I accept any answer because it's just a starting point for the discussion that lets me get to know you as a programmer. I'd ask you how you'd go about testing it, for example. Or if you considered other algorithms and why you chose this one over any other. Or I'd write out one that was wrong and ask what feedback you'd give in code review.

I'm not looking for bug-free code in a whiteboard interview. I'm looking for a programmer who I can work with, and that means giving and receiving feedback.

Better handling of integer wraparound in the kernel

Posted Jan 29, 2024 20:24 UTC (Mon) by jwilk (subscriber, #63328) [Link]

> You can write uint32_t, but I would have to look up how to pass that to printf portably. It's probably some ugly preprocessor macro.

printf("%" PRIu32 "\n", i); // macro defined in <inttypes.h>

Better handling of integer wraparound in the kernel

Posted Jan 29, 2024 3:47 UTC (Mon) by wtarreau (subscriber, #51152) [Link]

That's a good idea. I, too, like to make candidates discuss about pitfalls. I don't care if they can't do something, they'll have plenty of time to find a solution, what matters is how they're searching and what they care about.
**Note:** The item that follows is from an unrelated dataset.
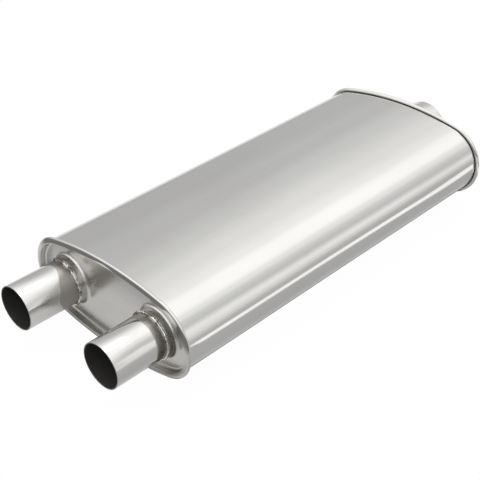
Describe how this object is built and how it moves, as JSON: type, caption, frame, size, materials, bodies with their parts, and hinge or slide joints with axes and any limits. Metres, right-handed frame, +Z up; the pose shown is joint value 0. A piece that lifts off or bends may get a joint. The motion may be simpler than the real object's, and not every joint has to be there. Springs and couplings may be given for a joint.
{
  "type": "exhaust muffler",
  "caption": "Flat-oval stainless exhaust muffler with rolled rims, welded slip-fit inlet and outlet necks, baffles and packed perforated tubes inside.",
  "frame": {"origin": "middle of the overall length and width, on the ground under the two rims", "axes": "+X along the body from the inlet end to the outlet end, +Y to the left when looking along +X, +Z up"},
  "size_m": [0.634, 0.2568, 0.1178],
  "materials": {
    "shell_steel": "bright rolled stainless sheet, finely brushed along its length",
    "head_steel": "drawn stainless sheet, satin",
    "neck_steel": "drawn stainless tube, satin",
    "weld_steel": "bare rippled weld bead",
    "core_steel": "plain mill finish",
    "steel_wool": "fine wound steel wool",
    "packing": "needled glass-fibre matting"
  },
  "bodies": {
    "root": {"shell": "shell_steel", "shell_seam": "weld_steel", "inlet_head": "head_steel", "outlet_head": "head_steel", "left_inlet_neck": "neck_steel", "right_inlet_neck": "neck_steel", "outlet_neck": "neck_steel", "left_inlet_weld": "weld_steel", "right_inlet_weld": "weld_steel", "outlet_weld": "weld_steel", "left_core_tube": "core_steel", "right_core_tube": "core_steel", "outlet_core_tube": "core_steel", "left_wool_sleeve": "steel_wool", "right_wool_sleeve": "steel_wool", "outlet_wool_sleeve": "steel_wool", "front_packing": "packing", "rear_packing": "packing", "front_baffle": "core_steel", "rear_baffle": "core_steel", "left_core_weld": "weld_steel", "right_core_weld": "weld_steel", "outlet_core_weld": "weld_steel"}
  },
  "joints": []
}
BTW regarding your challenge, for me that's a typical use case for do ... while since you can only test for the end after the operation, e.g i=0; do { printf("%u\n", i); } while (++i);

Better handling of integer wraparound in the kernel

Posted Feb 2, 2024 17:48 UTC (Fri) by anton (subscriber, #25547) [Link]

The stuff about this particular for loop is symptomatic for this blog series. It gives a (non-idiomatic) example fragment, and claims that allowing the compiler to assume that this loop is not infinite "allows a broad range of loop optimizations to kick in", but does not say what they are and how little benefit they provide. So I filled in some missing parts and tried out the result on Godbolt, and I found that gcc-13.2 -O3 delivers the same result without and with -fwrapv.

Wang et al. found that in only one loop in one of the SPEC Cint 2006 benchmarks there was a measurable difference between undefined and wraparound behaviour, due to sign-extending the int in the wrapping case (condensed Godbolt example). You can avoid this problem (on AMD64) by using size_t (as suggested by Wang et al.) or any other unsigned type for the loop index (but RV64G may need zero-extensions if the index type is smaller than an address), or by using an address-sized type (e.g., long, unsigned long on Linux targets).